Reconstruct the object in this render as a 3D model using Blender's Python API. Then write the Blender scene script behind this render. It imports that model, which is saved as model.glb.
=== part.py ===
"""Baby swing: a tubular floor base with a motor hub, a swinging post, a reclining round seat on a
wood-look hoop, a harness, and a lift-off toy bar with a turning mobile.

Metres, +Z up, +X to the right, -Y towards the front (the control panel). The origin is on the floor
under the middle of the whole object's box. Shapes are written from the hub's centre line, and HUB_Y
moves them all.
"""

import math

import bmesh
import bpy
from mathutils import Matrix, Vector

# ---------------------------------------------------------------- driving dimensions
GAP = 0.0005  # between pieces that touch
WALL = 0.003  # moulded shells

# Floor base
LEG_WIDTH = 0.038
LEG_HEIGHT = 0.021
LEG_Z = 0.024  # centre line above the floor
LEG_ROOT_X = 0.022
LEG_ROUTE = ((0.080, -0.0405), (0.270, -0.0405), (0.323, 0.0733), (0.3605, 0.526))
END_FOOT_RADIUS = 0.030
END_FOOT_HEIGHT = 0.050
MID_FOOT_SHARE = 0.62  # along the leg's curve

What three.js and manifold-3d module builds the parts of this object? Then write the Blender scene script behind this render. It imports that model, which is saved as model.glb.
+-------+
(Short exercise): Exactly as written, please reproduce the lines from the first line of the data to the line containing "wood-look hoop, a", inclusive, and nothing else.

(Written solution):
Reconstruct the object in this render as a 3D model using Blender's Python API. Then write the Blender scene script behind this render. It imports that model, which is saved as model.glb.
=== part.py ===
"""Baby swing: a tubular floor base with a motor hub, a swinging post, a reclining round seat on a
wood-look hoop, a harness, and a lift-off toy bar with a turning mobile.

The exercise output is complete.